By Yolanda M. Owens
You’ve survived final exams, graduation parties, after parties and are flying higher than the empire state after scoring your college degree. Now, it’s the morning after. Your liquid courage has vanished and you wake up facing the ultimate post grad hook up—finding a J-O-B. I know you’ve been on the dating scene long before you took your ceremonious walk across that graduation stage. You flirted with employers at career fairs, information sessions, networking events…You keep hitting the refresh button on your email and checking your call log to see if the company of your dreams took time to give you the time of day…But at the end of the day, you’ve got nothing but radio silence to keep your employment status warm at night. So how do you score a “date” with potential employers when you’re new to the employment dating scene? Here are a few tips to help you get lucky and score that interview…

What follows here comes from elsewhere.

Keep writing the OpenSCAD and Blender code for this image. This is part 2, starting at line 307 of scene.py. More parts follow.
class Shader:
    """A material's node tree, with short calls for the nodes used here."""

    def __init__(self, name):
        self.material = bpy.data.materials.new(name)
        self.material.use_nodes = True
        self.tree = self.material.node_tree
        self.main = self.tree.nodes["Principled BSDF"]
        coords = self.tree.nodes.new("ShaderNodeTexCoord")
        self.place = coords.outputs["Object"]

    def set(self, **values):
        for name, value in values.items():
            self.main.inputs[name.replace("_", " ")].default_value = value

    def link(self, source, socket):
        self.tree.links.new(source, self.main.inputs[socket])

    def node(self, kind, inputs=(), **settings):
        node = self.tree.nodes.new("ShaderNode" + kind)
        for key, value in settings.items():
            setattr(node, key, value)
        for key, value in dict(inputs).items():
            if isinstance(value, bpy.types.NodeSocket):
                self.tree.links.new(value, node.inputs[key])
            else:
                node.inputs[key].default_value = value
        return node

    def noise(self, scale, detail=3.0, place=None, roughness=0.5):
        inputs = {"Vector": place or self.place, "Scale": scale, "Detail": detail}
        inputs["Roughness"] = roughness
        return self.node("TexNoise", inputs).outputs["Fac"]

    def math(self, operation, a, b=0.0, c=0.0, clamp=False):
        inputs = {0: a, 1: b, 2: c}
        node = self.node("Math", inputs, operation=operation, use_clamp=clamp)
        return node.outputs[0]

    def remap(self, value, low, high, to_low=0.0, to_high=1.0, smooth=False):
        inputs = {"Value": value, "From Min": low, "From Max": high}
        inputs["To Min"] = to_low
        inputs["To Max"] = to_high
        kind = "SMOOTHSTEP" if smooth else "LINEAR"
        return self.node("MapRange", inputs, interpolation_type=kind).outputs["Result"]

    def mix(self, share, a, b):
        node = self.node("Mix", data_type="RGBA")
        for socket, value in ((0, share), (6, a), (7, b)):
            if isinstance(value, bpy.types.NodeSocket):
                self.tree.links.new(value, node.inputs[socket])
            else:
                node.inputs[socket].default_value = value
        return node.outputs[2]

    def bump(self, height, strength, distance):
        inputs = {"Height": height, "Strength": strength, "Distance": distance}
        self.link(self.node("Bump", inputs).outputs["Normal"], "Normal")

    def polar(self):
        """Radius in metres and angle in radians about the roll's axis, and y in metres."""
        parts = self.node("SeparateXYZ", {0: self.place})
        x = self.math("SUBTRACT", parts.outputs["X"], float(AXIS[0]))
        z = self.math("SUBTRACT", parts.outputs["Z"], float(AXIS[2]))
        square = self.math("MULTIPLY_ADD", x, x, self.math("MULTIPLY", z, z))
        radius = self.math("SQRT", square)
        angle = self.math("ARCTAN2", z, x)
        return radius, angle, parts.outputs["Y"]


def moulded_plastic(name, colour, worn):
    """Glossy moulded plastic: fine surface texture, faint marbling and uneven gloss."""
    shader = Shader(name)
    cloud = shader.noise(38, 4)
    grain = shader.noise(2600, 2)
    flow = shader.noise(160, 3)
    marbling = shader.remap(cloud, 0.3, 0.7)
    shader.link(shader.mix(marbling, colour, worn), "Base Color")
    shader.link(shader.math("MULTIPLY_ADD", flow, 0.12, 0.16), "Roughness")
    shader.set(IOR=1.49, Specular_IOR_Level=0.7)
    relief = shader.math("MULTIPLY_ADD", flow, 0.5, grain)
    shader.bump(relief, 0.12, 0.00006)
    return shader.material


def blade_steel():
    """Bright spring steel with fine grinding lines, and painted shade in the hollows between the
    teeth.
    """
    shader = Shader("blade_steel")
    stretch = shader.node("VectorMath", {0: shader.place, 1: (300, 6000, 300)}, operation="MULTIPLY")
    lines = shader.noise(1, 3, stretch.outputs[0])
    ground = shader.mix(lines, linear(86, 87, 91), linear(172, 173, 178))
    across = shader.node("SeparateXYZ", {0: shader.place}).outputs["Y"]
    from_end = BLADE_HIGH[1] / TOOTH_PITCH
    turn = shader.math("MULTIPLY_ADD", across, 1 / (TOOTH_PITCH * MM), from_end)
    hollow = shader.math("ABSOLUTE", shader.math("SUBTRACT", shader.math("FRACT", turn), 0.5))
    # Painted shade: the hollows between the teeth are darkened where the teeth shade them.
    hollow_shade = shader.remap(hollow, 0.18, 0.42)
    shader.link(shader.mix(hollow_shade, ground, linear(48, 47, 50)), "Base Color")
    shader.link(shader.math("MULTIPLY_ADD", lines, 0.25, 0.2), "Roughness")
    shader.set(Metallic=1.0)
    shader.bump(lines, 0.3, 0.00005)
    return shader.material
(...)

Cleanse your chi. You’ve come out of college hyped that hooked-on-phonics worked for you and ready to take on the world. But once the tassel turns and the ink dries on your diploma, reality sets in and the excitement fizzles. The key is to keep that same energy, ambition and self-confidence you sported pre-graduation throughout your job search. Plan for each potential “dating” experience like it’s your graduation party. I realize it’s hard to keep your cheery disposition when you have blisters from continually pounding the pavement. And this can come through when you interact with prospective employers. So treat yourself to some new shoe insoles and meditate on three to four stories from your academic, professional and personal history that demonstrate your strengths, weaknesses, leadership, teaming and professional dexterity. These stories should be candid and succinct, sound fresh and confident and make you smile the first and the 101st time you tell them. You won’t hook up with employers sounding like a rehearsed pageant queen. So shake off the negative energy and inhale a little confidence. Employers will be drawn to your aura and your future will look brighter with your third eye no longer blinded.

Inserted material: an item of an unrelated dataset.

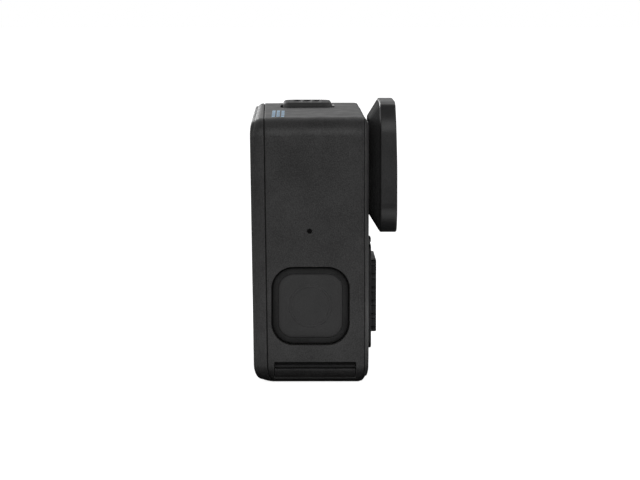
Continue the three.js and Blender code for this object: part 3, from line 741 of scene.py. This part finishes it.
def make_power_button():
    """A pillowed square key with an engraved circle."""
    rings = []
    pillow = [(-35.1, 0.0), (-35.34, 0.0), (-35.42, 0.04), (-35.5, 0.13)]
    pillow += [(-35.58, 0.3), (-35.64, 0.52), (-35.69, 0.85), (-35.72, 1.4)]
    for x, inset in pillow:
        size, radius = PAD_SIZE - 2 * inset, max(1.2, 2.9 - 0.6 * inset)
        rings.append(along_x(rounded_rect(size, size, radius, PAD_Y, PAD_Z, arc=12), x))
    pad = loft("power_pad", rings)
    section = [(3.5, -35.8), (4.2, -35.8), (4.16, -35.68), (4.1, -35.65)]
    section += [(4.02, -35.68), (3.68, -35.68), (3.6, -35.65), (3.54, -35.68)]
    groove = []
    for k in range(96):
        a = 2 * math.pi * k / 96
        groove.append([(x, PAD_Y + r * math.cos(a), PAD_Z + r * math.sin(a)) for r, x in section])
    boolean(pad, [loft("groove", groove, loop=True)])
    stem = rod_x("stem", PAD_Y, PAD_Z, 2.0, -35.2, -33.3)
    boolean(pad, [stem], "UNION")
    return finish_piece(pad, "power_key", BUTTON, ["power_button"], angle=30)


def flat_ring(name, outlines):
    """A closed ring with an inner and an outer outline; outlines are (x, size, corner radius)."""
    rings = [along_x(rounded_rect(size, size, radius, PAD_Y, PAD_Z, arc=12), x) for x, size, radius in outlines]
    return loft(name, rings, loop=True)


def make_recess_trim():
    """The darker ring round the key, and near-black floors deep in the side openings that are painted shade."""
    steps = [(-34.85, 14.3, 3.9), (-35.0, 14.3, 3.9), (-35.1, 14.12, 3.85), (-35.2, 13.7, 3.65), (-35.3, 13.1, 3.4)]
    steps += [(-35.38, 12.6, 3.1), (-35.38, 12.34, 2.96), (-34.85, 12.34, 2.96)]
    finish_piece(flat_ring("key_surround", steps), "camera_body", SURROUND, angle=30)
    # A near-black ring on the recess floor round the key: painted shade.
    floor_shade = [(-34.5, 14.9, 4.18), (-34.56, 14.9, 4.18), (-34.56, 12.6, 3.0), (-34.5, 12.6, 3.0)]
    finish_piece(flat_ring("key_floor_shade", floor_shade), "camera_body", PAINTED_SHADE, angle=30)
    # A near-black disc inside the microphone hole: painted shade.
    plug = rod_x("microphone_hole_shade", MIC_Y, MIC_Z, 0.49, -35.25, -35.15, 24)
    finish_piece(plug, "camera_body", PAINTED_SHADE, angle=30)
    # A near-black sheet on the floor of the low slot: painted shade.
    slot = loft("grille_floor_shade", [along_x(rect_between(-6.1, 9.45, 1.3, 4.15, 0.2, arc=4), x) for x in (-34.78, -34.71)])
    finish_piece(slot, "camera_body", PAINTED_SHADE, angle=30)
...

Don’t be afraid to pimp your friends. There’s something to be said about the power of association. A former boss once told me “you’re only as valuable as the reputation of your associations.” In other words, the more reputable company you keep, the more your personal stock increases. So if you have a penchant for hanging with nerds with nerve, use it to your advantage during your job search. Say you have friends with talents that could benefit someone you’re trying to network with for an interview. For example, a friend who fixes cars, does party planning, catering, designs websites…if you have valuable, reliable, cost effective, readily accessible contacts that you’re willing to share, you’re a golden commodity. A person with contacts like that is a treasured asset on a personal and professional level. So do a personal inventory of your friends’ skills and abilities. You could score yourself a “date” by referring their talents and bolster both your professional reputations.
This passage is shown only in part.